The “at-scale” tests could change defense networks, training, and logistics — and how Americans use the Internet.​



After months of expectation, planning, and consulting with the services and with industry, the Pentagon is finally ready to start testing new concepts for 5G communications at five bases across the country. The contracts to the various companies taking part in the tests, which defense officials announced on Thursday, are worth a total of $600 million. By Pentagon standards, that sum isn’t enormous. But the experiments offer companies a chance to refine 5G offerings that will be key to their businesses in the future, and will reveal how industry and the military will manage and share spectrum. That has huge implications for the future of the telecommunications industry and the way consumers use the Internet.
“These are really at-scale experiments. They aren’t just little demonstrations in a small area, like a science experiment,” Joseph Evans, the director for 5G in the Office of the Director of Research and Engineering, told reporters on Thursday. “These are at-scale deployments of 5G technology and an evaluation of DOD and industry dual-use” applications.
The test sites include:

sites include:

  • Joint Base Lewis-McChord in Washington, focusing on augmented and virtual reality training.
  • Naval Base San Diego in California, focusing on smart warehousing.
  • Marine Corps Logistics Base in Albany, Georgia, focusing 5G smart warehousing but for vehicles.
  • Nellis Air Force Base in Nevada, focusing on distributed command and control.
  • Hill Air Force Base in Utah, focusing on dynamic spectrum sharing.
The list adds Nellis to the group the Defense Department announced back in February, when it began asking for industry participants and seeing a “very enthusiastic” response, Evans said.

The command-and-control experiments to take place at Nellis will tie the 5G effort more directly to the Pentagon’s push to link all the services, and all of their weapons, together in the a massive battle network dubbed Joint All-Domain Command and Control. The Defense Department is “trying to make our forces more survivable by taking command and control functions that have long been housed in single buildings and spreading them out [making] them mobile. We’re really trying to change the way our forces are deployed in the field,” said Evans.

But the biggest challenge, and the test series with the most relevance to the broader world beyond the Defense Department, will be in dynamic spectrum sharing.

The Department reserves key areas of the mid-band spectrum for radar and other uses. Part of the reason China has more 5G users than the United States is that the Chinese government has allowed select industry players to use certain parts of the spectrum inside the country. This helped Huawei, for example, evolve into a key player in the 5G equipment market. The United States is playing catch-up. The experiments to take place at Hill Air Force Base, involving high-powered radars, will help the Defense Department figure out how to open up portions of that highly lucrative mid-band spectrum to industry. Evans said that the spectrum access management framework that’s part of the Citizens Broadband Radio Service provides a good model but that some of the participating industry players had come up with new schemes and ideas as well.

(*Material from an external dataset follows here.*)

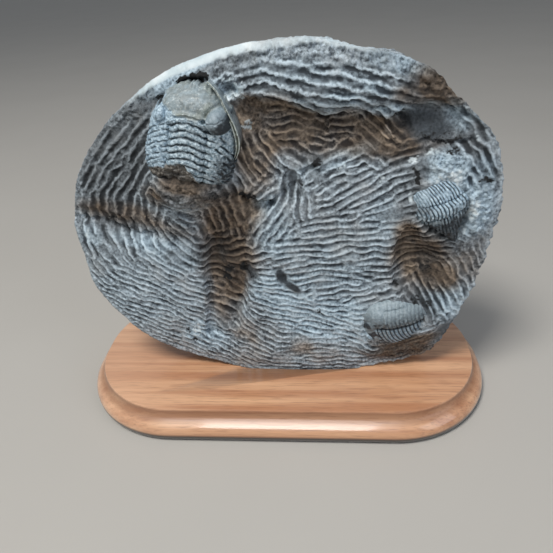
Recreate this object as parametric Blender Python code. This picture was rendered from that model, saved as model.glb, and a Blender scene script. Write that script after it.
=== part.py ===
"""Three trilobites in a hand-chiselled slab of dark limestone, standing in a wooden base.

Units are metres, +Z is up and the chiselled face looks towards -Y.  The origin is under the
middle of the base.  On the slab, places are given as (x, z) and relief as millimetres that
stand proud of the face's mean plane, which leans back a little.
"""

import math

import bmesh
import bpy
from mathutils import Vector, geometry, noise

MM = 0.001
GAP = 0.35 * MM  # clearance between pieces that touch

# Wooden base: a board with round ends and a moulded edge
BASE_HALF_WIDTH = 127.3 * MM  # of the flat top
BASE_HALF_DEPTH = 62.4 * MM
BASE_CORNER = 58.5 * MM
BASE_HEIGHT = 19.5 * MM
BASE_CORNER_STEPS = 8
BASE_EDGE_MM = (  # how far the edge stands out from the flat top, and its height
    (4.6, 0.0), (7.4, 3.0), (7.4, 7.0), (6.0, 10.4), (3.2, 13.3), (0.9, 14.6), (0.0, 16.2), (0.0, 19.5),
)

# Slab
FACE_FOOT_Y = -22.0 * MM  # mean plane of the chiselled face where it meets the base
FACE_LEAN = 0.0381  # metres back for each metre up
BACK_Y = 14.0 * MM
SLAB_CENTRE = (3.0, 121.0)  # mm, about the middle of the outline
SLAB_CELLS = 26  # across the face
SLAB_OUTLINE_MM = (  # clockwise from the top, seen from the front
    (20.4, 225.8), (46.3, 221.9), (66.7, 217.9), (84.6, 210.6), (97.6, 198.3), (111.8, 183.8),
    (124.8, 166.0), (129.1, 144.8), (127.4, 122.9), (123.9, 100.7), (118.1, 78.6), (108.8, 56.6),
    (98.6, 35.2), (77.4, 24.4), (58.0, 20.2), (48.0, 17.8), (24.8, 15.6), (-1.9, 15.2),
    (-30.0, 19.0), (-54.2, 25.9), (-78.4, 36.2), (-101.1, 57.6), (-116.0, 78.1), (-120.1, 102.2),
    (-122.0, 126.9), (-115.9, 151.0), (-103.7, 171.4), (-88.4, 187.3), (-62.8, 205.6),
    (-32.6, 217.4), (-2.2, 223.8),
)
SLAB_SWELL = (0.975, 0.992, 0.996, 0.997)  # outline at the back, on the two sides, at the face
SHOULDER_SWELL = 0.024  # how much further the sides reach at the upper left, where they were sawn
SHOULDER_DEGREES = 145.0
# Mounds and hollows of the face: x, z, half length, half height, turn in degrees, relief, all mm
FACE_FORMS_MM = (
    (-46.0, 166.0, 36.0, 46.0, -12.0, 6.5),  # mound that carries the large trilobite
    (96.0, 134.0, 27.0, 30.0, 0.0, 5.0),  # mound round the right trilobite
    (72.0, 54.0, 32.0, 25.0, 8.0, 5.0),  # mound and pedestal of the lower trilobite
    (25.0, 208.0, 70.0, 17.0, -3.0, 4.5),  # thick band left along the top
    (24.0, 178.0, 50.0, 14.0, 4.0, -6.5),  # brown hollow under that band
    (91.0, 181.0, 26.0, 12.0, -16.0, -6.0),  # smooth scoop of a flake broken off
    (-33.0, 98.0, 14.0, 46.0, 6.0, -6.5),  # hollow below the large trilobite
    (86.0, 92.0, 13.0, 26.0, 12.0, -7.0),  # hollow between the two small ones
    (-88.0, 82.0, 42.0, 46.0, 20.0, 3.5),  # swelling at the lower left
    (-101.0, 128.0, 34.0, 6.0, -16.0, -4.0),  # groove above that swelling
    (28.0, 122.0, 52.0, 38.0, 14.0, 3.0),  # swelling in the middle
    (12.0, 26.0, 52.0, 22.0, 0.0, 3.5),  # toe where the slab enters the base
    (99.0, 160.0, 15.0, 9.0, -10.0, 4.0),  # crushed lump above the right trilobite
    (118.0, 134.0, 9.0, 20.0, 6.0, 2.5),  # broken rim beside it
    (110.0, 66.0, 9.0, 20.0, -30.0, 3.0),  # ribbed rim at the lower right
)
RIM_DROP = 1.2  # mm that the face falls away along its rim
BACK_ROUGHNESS = 3.0  # mm
FACE_ROUGHNESS = 1.1  # mm

# Trilobites.  "place" is the middle of the fossil on the face, "turn" is how far the tail
# swings from straight down, counted towards +X.  Lengths are mm, stations run from 0 at the
# front of the head to 1 at the tail, and widths are shares of the half width.
LARGE = {
    "name": "trilobite_large", "place": (-42.0, 180.0), "turn": -12.6, "half_width": 25.2,
    "length": 58.0, "sunk": 4.0, "edge": 10.0, "arch": 0.5, "columns": 24,
    "head_end": 0.34, "tail_start": 0.86, "rings": 8, "rows_per_ring": 3,
    "head_rows": 12, "tail_rows": 4, "head_round": 17.0, "tail_round": 5.0, "ring_lag": 3.5,
    "widths": ((0.0, 0.80), (0.30, 0.92), (0.60, 1.0), (0.86, 0.97), (1.0, 0.86)),
    "crown": ((0.0, 6.0), (0.06, 13.0), (0.16, 19.5), (0.34, 19.5), (0.60, 22.0), (0.78, 23.0),
              (0.88, 19.0), (0.96, 9.0), (1.0, 2.0)),
    "axis_share": 0.38, "axis_rise": 2.6, "furrow": 1.3, "rib": 1.5,
    "glabella_share": 0.72, "glabella_rise": 2.6, "eye": (0.22, 0.66, 7.0, 6.0),
}
RIGHT = {
    "name": "trilobite_right", "place": (97.0, 132.0), "turn": 110.0, "half_width": 21.5,
    "length": 31.0, "sunk": 3.0, "edge": 5.0, "arch": 0.55, "columns": 16,
    "head_end": 0.14, "tail_start": 0.84, "rings": 10, "rows_per_ring": 2,
    "head_rows": 4, "tail_rows": 5, "head_round": 5.0, "tail_round": 5.0, "ring_lag": 2.0,
    "widths": ((0.0, 0.66), (0.25, 0.90), (0.50, 1.0), (0.78, 0.84), (1.0, 0.56)),
    "crown": ((0.0, 5.0), (0.12, 10.5), (0.40, 13.0), (0.75, 10.5), (1.0, 3.5)),
    "axis_share": 0.34, "axis_rise": 2.2, "furrow": 1.0, "rib": 1.0,
    "glabella_share": 0.6, "glabella_rise": 1.0, "eye": None,
}
LOWER = {
    "name": "trilobite_lower", "place": (72.0, 57.5), "turn": 98.0, "half_width": 16.5,
    "length": 41.0, "sunk": 3.0, "edge": 4.5, "arch": 0.55, "columns": 16,
    "head_end": 0.26, "tail_start": 0.82, "rings": 9, "rows_per_ring": 2,
    "head_rows": 6, "tail_rows": 5, "head_round": 9.0, "tail_round": 8.0, "ring_lag": 1.6,
    "widths": ((0.0, 0.84), (0.45, 1.0), (0.72, 0.88), (1.0, 0.58)),
    "crown": ((0.0, 5.0), (0.12, 10.0), (0.45, 12.0), (0.75, 9.5), (1.0, 3.5)),
    "axis_share": 0.36, "axis_rise": 2.0, "furrow": 1.2, "rib": 0.9,
    "glabella_share": 0.66, "glabella_rise": 1.4, "eye": (0.20, 0.66, 3.2, 2.4),
}
FOSSILS = (LARGE, RIGHT, LOWER)
BED_REACH = 60.0 * MM  # how far forward the beds are cut, past all the relief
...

“What we’re trying to do is understand how you can make these high-powered radars co-exist with these 5G cellular systems. Probably the first thing we have to do there is understand the environment and understand the impact of those systems on eachother,” said Evans. “It's not just a single 5G cell site impacting something flying overhead; it’s all of the cell sites it can possibly see as well as all the handsets on the ground. So it’s those aggregation effects we need to understand at scale, how they impact the radar. And vice versa, we need to understand how the radar sending its radar pulses into the environment is going to impact the cellular network as well. Once we can quantify those impact we can design the mechanisms to control or share.”